The Found Poetry Review has this quote by Anne Dillard about found poetry:
By entering a found text as a poem, the poet doubles its context. The original meaning remains intact, but now it swings between two poles. The poet adds, or at any rate increases, the element of delight. This is an urban, youthful, ironic, cruising kind of poetry. It serves up whole texts, or interrupted fragments of texts.
 In the found poems in the chapbook, did you find yourself ‘doubling’ the original text’s context in one or more of them? If so how? If not, what relationship do you see between the original text and the poem(s)?

TH: I think so. The way I often describe this to others is as a “palimpsest,” in which the original text is erased/removed and a new text is written in its place while still leaving remnants of the original. In this sense, I think it is a form of doubling, or a way to contribute to the larger conversation in which we as writers participate. Response poetry is my way of communicating with both the original texts and the reader.

Sometimes, I nerd out on this whole poetry/writing thing a bit much and well, thinking through these responses resulted in my creation of this Venn diagram:

Found poetry venn diagram



I imagine the topics that you responded to varied widely. Even so, did you find yourself coming back to the same handful of themes, despite what it was you were responding to? I’m thinking of writer obsessions, perhaps in grand themes like love or death, or even images or words. For example, I’ve discovered, to my surprise, that dust, particles, dots, and related sorts of things pop up frequently in my writing. Tony Hoagland, in his book Real Sofistikashun: Essays on Poetry and Craft (p82), wrote “In the work of a good poet, it is usually possible to discern one or two characteristic emotional zones in which he thrives: melancholy, rage, pity, vengeful rationality, seduction.” How did those obsessions reveal themselves to you? Did you find yourself surrendering to it? 

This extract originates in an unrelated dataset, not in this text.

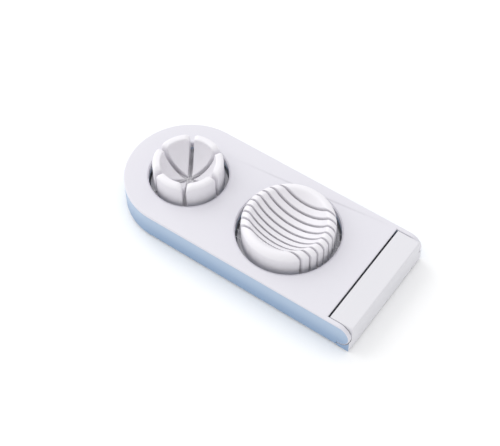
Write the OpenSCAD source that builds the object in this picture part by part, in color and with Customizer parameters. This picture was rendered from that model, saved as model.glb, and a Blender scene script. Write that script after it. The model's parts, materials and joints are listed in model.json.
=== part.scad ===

TH: Since this book was sort of a surprise collection based on the discovery that I tend to respond to other poets/art in my writing, the only other theme I think often emerges is one of feminism. I think that most of these poems reflect my feminist slant to poetry in general.



What was the final poem you wrote or significantly revised for the chapbook, and how did that affect your sense that the chapbook was complete?

Most of the poems were previously published and felt finished. One that still felt incomplete was a Plath response poem entitled “Daddies.” I have reworked and reformatted the poem several times and toward the end of the editing process, I dug in hard and finally was able to revise the poem into what I feel is a finished state. (At least for now.) Once I sent that poem off, it did feel like the final edits were complete and the book was ready to be sent to print


What are you working on now?

TH: I’m aiming toward a full-length collection someday, but I feel like I need much more material before pulling together a new collection. I’ve tried piecing a few different projects together with poems I’ve written in the last couple of years, and there’s just not a nice, organic set making itself visible to me. Ultimately, I need to write many more poems to help my next collection materialize. Other than that, I’m always working on my poetry blog, which has become such an important part of my interaction with the larger poetry community. My blog was also a surprise and started as just a way to keep track of poetry resources, submission calls, etc. I started sharing it on social media and found there was definitely a need. Since October of 2014, my blog following has continued to grow and I’ve been honored by the turn out! It’s been a pleasure to interact with fellow poets, writers, editors, artists, etc. who are all looking for an easy way to access and share information. Sometimes, the things we never intend to create become the greatest of gifts.